Reinforcement Learning with Human Feedback (RLHF)

The logical order of steps for the entire RLHF process

The LLM generates multiple outputs for a given input prompt using techniques like sampling or beam search.

Example outputs: (doc is, him) and (doc is, them).
A human reviewer evaluates these outputs and chooses a winner based on alignment with human values.

For instance: (doc is, them) is selected as the winner because it is less biased.

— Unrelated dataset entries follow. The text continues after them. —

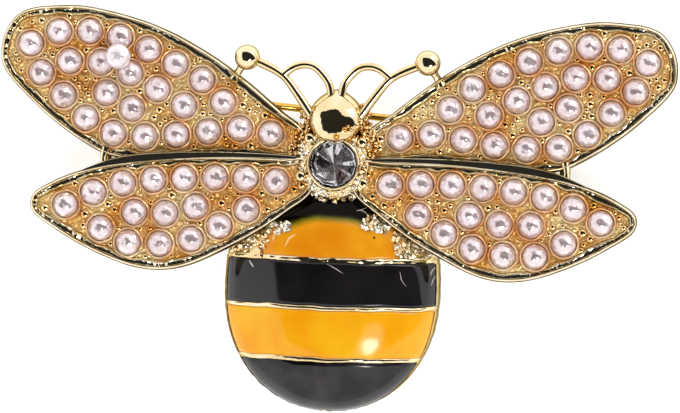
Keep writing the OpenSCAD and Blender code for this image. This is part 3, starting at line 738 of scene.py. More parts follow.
# %% Places on the dome
def turn_at(y):
    """The turn where the dome's middle line passes y."""
    ahead = y + MIDDLE_Y
    return np.arccos(np.clip(np.where(ahead > 0, ahead / FORE_REACH, ahead / AFT_REACH), -1, 1))


def y_at(share):
    """The y of a share of the abdomen's length, counted from the head end."""
    return FORE_REACH - MIDDLE_Y - share * (FORE_REACH + AFT_REACH)


def dome_height(x, y):
    """Height of the dome over a place: the row that passes it is found by undoing the bow."""
    lean = 0.0
    for _ in range(3):
        turn = turn_at(y + lean)
        across = np.clip(np.abs(x) / np.maximum(WIDTH / 2 * half_share(turn), 1e-6), 0, 1)
        lean = BOW * np.sin(turn) * (1 - across ** 2) ** 0.5
    return SIDE + RISE * np.sin(turn) ** RISE_POWER * (1 - across ** 2) ** (CROSS_POWER / 2)


print("the dome is", round(float(dome_height(0, -MIDDLE_Y)), 2), "mm high")

# %% [markdown]
# Each cell is a stretch between two ridges, sunk by half a millimetre with steep walls, and the
# tail's cell reaches nearly to the end and leaves a thin rim. Booleans could cut them out. As a
# depth over turn and lift they need no cutting, and the enamel can be fitted to the same edges.

# %% Cells
FORE_EDGE, SIDE_EDGE = math.radians(49), math.radians(13)
ridge_y = np.array([y_at(share) for share in RIDGES])
# Columns: y of the front and of the back wall, and the lift of the side walls
cells = {
    "fore": (y_at(0.047) - RIDGE / 2, ridge_y[0] + RIDGE / 2, FORE_EDGE),
    "middle": (ridge_y[0] - RIDGE / 2, ridge_y[1] + RIDGE / 2, SIDE_EDGE),
    "lower": (ridge_y[1] - RIDGE / 2, ridge_y[2] + RIDGE / 2, SIDE_EDGE),
    "tip": (ridge_y[2] - RIDGE / 2, y_at(0.9995), SIDE_EDGE),
}
# How much a cell's wall leans, in radians of turn or lift
LEAN = 0.012


def sunk(turn, lift):
    """How deep the casting lies under the dome: 0 on ridges and edges, the full depth in a cell."""
    depth = np.zeros(np.broadcast(turn, lift).shape)
    for front, back, edge in cells.values():
        a, b = turn_at(front), turn_at(back)
        along = smooth_step(a, a + LEAN, turn) * smooth_step(b, b - LEAN, turn)
        far = math.pi - edge
        across = smooth_step(edge, edge + LEAN, lift) * smooth_step(far, far - LEAN, lift)
        depth = np.maximum(depth, along * across)
    return depth * CELL


print("ridges at y =", ridge_y.round(2), "mm, cells:", list(cells))

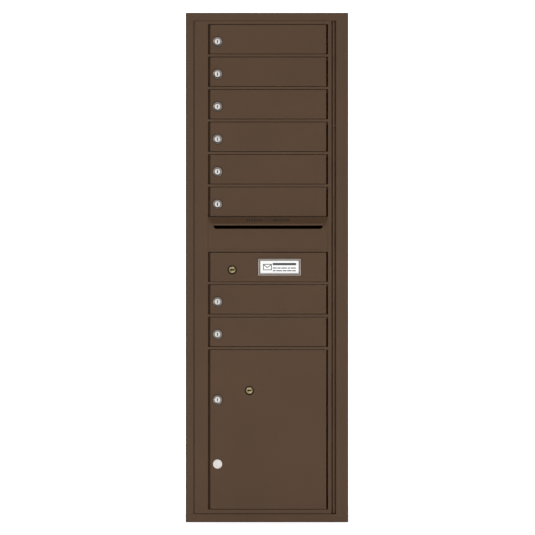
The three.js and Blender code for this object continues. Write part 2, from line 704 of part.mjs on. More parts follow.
addCabinet();
place("trim_frame", geometryOf(trimFrame()), bronzePaint);
addMasterDoor();
addLetterDoors();
addParcelDoor();

unit.position.y = -CABINET_DEPTH / 2;
export default unit;
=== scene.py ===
"""Looks of the recessed apartment mailbox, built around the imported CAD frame.

Metres, +Z up, front towards -Y. Shapes are written in mm, and MM turns them into metres.
"""

import json
import math

import bmesh
import bpy
from mathutils import Matrix, Vector


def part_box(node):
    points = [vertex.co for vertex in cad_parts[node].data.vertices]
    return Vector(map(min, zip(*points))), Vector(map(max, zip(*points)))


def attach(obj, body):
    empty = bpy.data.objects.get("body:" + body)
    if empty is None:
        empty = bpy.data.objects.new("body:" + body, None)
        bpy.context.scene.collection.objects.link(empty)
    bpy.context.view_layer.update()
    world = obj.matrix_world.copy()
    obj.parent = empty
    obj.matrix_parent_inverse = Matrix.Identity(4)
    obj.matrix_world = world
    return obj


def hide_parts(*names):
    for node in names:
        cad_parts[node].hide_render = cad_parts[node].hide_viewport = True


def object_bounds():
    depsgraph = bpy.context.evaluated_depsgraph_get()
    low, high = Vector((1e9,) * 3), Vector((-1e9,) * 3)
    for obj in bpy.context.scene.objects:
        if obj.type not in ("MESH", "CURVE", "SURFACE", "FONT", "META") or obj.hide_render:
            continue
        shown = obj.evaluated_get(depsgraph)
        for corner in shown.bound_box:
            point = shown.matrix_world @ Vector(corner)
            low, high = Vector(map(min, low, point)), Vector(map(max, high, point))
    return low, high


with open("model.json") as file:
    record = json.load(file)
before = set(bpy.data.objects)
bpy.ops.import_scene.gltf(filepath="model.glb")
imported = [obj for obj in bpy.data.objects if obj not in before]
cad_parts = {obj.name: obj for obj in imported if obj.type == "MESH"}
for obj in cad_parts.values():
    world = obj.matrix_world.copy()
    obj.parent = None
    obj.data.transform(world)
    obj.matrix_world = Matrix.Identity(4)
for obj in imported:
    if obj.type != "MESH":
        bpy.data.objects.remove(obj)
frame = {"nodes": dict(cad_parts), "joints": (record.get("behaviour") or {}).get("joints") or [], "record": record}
cad_low, cad_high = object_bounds()
MM = 0.001
LETTER_DOORS = range(1, 9)
SHELVES = range(1, 10)


# ---------------------------------------------------------------- places taken from the frame

def middle(node):
    low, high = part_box(node)
    return (low + high) / 2


def joint_place(name):
    return next(joint for joint in frame["joints"] if joint["name"] == name)["pos_m"]


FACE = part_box("master_door_frame")[0].y  # the leaves' front
FACE_MM = FACE / MM


# ---------------------------------------------------------------- materials

class Shader:
    """A material with its Principled shader, and short calls for the nodes that feed it."""

    def __init__(self, name, color, roughness, metallic=0.0):
        self.material = bpy.data.materials.new(name)
        self.material.use_nodes = True
        self.tree = self.material.node_tree
        self.shader = self.tree.nodes["Principled BSDF"]
        self.shader.inputs["Base Color"].default_value = (*color, 1)
        self.shader.inputs["Roughness"].default_value = roughness
        self.shader.inputs["Metallic"].default_value = metallic
        self.coords = self.tree.nodes.new("ShaderNodeTexCoord").outputs["Object"]

    def node(self, kind, **values):
        node = self.tree.nodes.new(kind)
        for key, value in values.items():
            if key in node.inputs:
                node.inputs[key].default_value = value
            else:
                setattr(node, key, value)
        return node

    def link(self, source, target):
        self.tree.links.new(source, target)

    def stretched(self, scale):
        mapping = self.node("ShaderNodeMapping", Scale=scale)
        self.link(self.coords, mapping.inputs["Vector"])
        return mapping.outputs["Vector"]

    def noise(self, scale, detail=3.0, roughness=0.5, stretch=(1, 1, 1)):
        noise = self.node("ShaderNodeTexNoise", Scale=scale, Detail=detail, Roughness=roughness)
        self.link(self.stretched(stretch), noise.inputs["Vector"])
        return noise.outputs["Fac"]

    def cells(self, scale):
        cells = self.node("ShaderNodeTexVoronoi", Scale=scale)
        self.link(self.coords, cells.inputs["Vector"])
        return cells.outputs["Distance"]

    def ramp(self, value, stops):
        """stops: [(position, colour or grey), ...]"""
        ramp = self.node("ShaderNodeValToRGB")
        while len(ramp.color_ramp.elements) < len(stops):
            ramp.color_ramp.elements.new(0.5)
        for element, (position, color) in zip(ramp.color_ramp.elements, stops):
            element.position = position
            element.color = (*color, 1) if isinstance(color, tuple) else (color, color, color, 1)
        self.link(value, ramp.inputs["Fac"])
        return ramp.outputs["Color"]

    def mix(self, factor, a, b, blend="MIX"):
        """a and b are sockets or colours; factor is a socket or a number."""
        mix = self.node("ShaderNodeMix", data_type="RGBA", blend_type=blend)
        for socket, value in ((mix.inputs[0], factor), (mix.inputs[6], a), (mix.inputs[7], b)):
            if isinstance(value, bpy.types.NodeSocket):
                self.link(value, socket)
            elif isinstance(value, tuple):
                socket.default_value = (*value, 1)
            else:
                socket.default_value = value
        return mix.outputs[2]

    def edges(self, radius):
        """1 on edges sharper than the radius, 0 on flat faces."""
        bevel = self.node("ShaderNodeBevel", samples=6, Radius=radius)
        geometry = self.node("ShaderNodeNewGeometry")
        dot = self.node("ShaderNodeVectorMath", operation="DOT_PRODUCT")
        self.link(bevel.outputs["Normal"], dot.inputs[0])
        self.link(geometry.outputs["Normal"], dot.inputs[1])
        return self.ramp(dot.outputs["Value"], [(0.86, 1.0), (0.985, 0.0)])

    def outside(self, low, high, soft):
        """Rises from 0 to 1 over a soft band just inside the X and Z limits low and high."""
        centre, half = (low + high) / 2, (high - low) / 2
        split = self.node("ShaderNodeSeparateXYZ")
        self.link(self.coords, split.inputs[0])
        reach = []
        for axis, at, size in (("X", centre.x, half.x), ("Z", centre.z, half.z)):
            shifted = self.node("ShaderNodeMath", operation="SUBTRACT")
            self.link(split.outputs[axis], shifted.inputs[0])
            shifted.inputs[1].default_value = at
            size_of = self.node("ShaderNodeMath", operation="ABSOLUTE")
            self.link(shifted.outputs[0], size_of.inputs[0])
            inside = self.node("ShaderNodeMath", operation="SUBTRACT")
            self.link(size_of.outputs[0], inside.inputs[0])
            inside.inputs[1].default_value = size - soft
            reach.append(inside.outputs[0])
        furthest = self.node("ShaderNodeMath", operation="MAXIMUM")
        for socket, value in zip(furthest.inputs, reach):
            self.link(value, socket)
        spread = self.node("ShaderNodeMapRange")
        spread.inputs["From Max"].default_value = soft * 0.6
        self.link(furthest.outputs[0], spread.inputs["Value"])
        return spread.outputs["Result"]

    def color(self, socket):
        self.link(socket, self.shader.inputs["Base Color"])

    def rough(self, socket, low, high):
        spread = self.node("ShaderNodeMapRange")
        spread.inputs["To Min"].default_value = low
        spread.inputs["To Max"].default_value = high
        self.link(socket, spread.inputs["Value"])
        self.link(spread.outputs["Result"], self.shader.inputs["Roughness"])

    def bump(self, layers):
        """layers: [(height socket, depth in metres), ...], coarsest first."""
        normal = None
        for socket, depth in layers:
            bump = self.node("ShaderNodeBump", Strength=1.0, Distance=depth)
            self.link(socket, bump.inputs["Height"])
            if normal is not None:
                self.link(normal, bump.inputs["Normal"])
            normal = bump.outputs["Normal"]
        self.link(normal, self.shader.inputs["Normal"])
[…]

Calculate the reward for the loser (e.g., (doc is, him)):
- Convert words into embeddings.
- Apply the RM’s weights and biases through a series of transformations (linear layer, mean pooling, output layer).
- Output the reward for the loser (e.g., Reward = 3).
Calculate the reward for the winner (e.g., (doc is, them)):
- Repeat the same process as above.
- Output the reward for the winner (e.g., Reward = 5).
Calculate the reward gap:
- $\text{Reward Gap} = \text{Reward (Winner)} - \text{Reward (Loser)} = 5 - 3 = 2$ .
Calculate the loss gradient for RM:
- Map the reward gap to a probability using the sigmoid function: $\sigma(2) \approx 0.9$ .
- Compute the loss: $\text{Loss} = \sigma - \text{Target} = 0.9 - 1 = -0.1$ .
- Update the RM’s weights via backpropagation to reduce the loss.

Provide a new prompt (e.g., "CEO is") to the LLM.
LLM generates a response using its current weights.
- For example: "CEO is him" is predicted via max sampling (choosing the word with the highest probability for each position).
Feed the LLM’s response to the Reward Model:
- Use the RM (with its updated weights from Step 6) to calculate the reward for the LLM’s response: Example: $\text{Reward} = 3$ .

Set the LLM’s loss:
- Loss = $-\text{Reward}$, so $\text{Loss} = -3$ .
Compute the loss gradient for LLM:
- In this case, the loss gradient is constant (e.g., $-1$).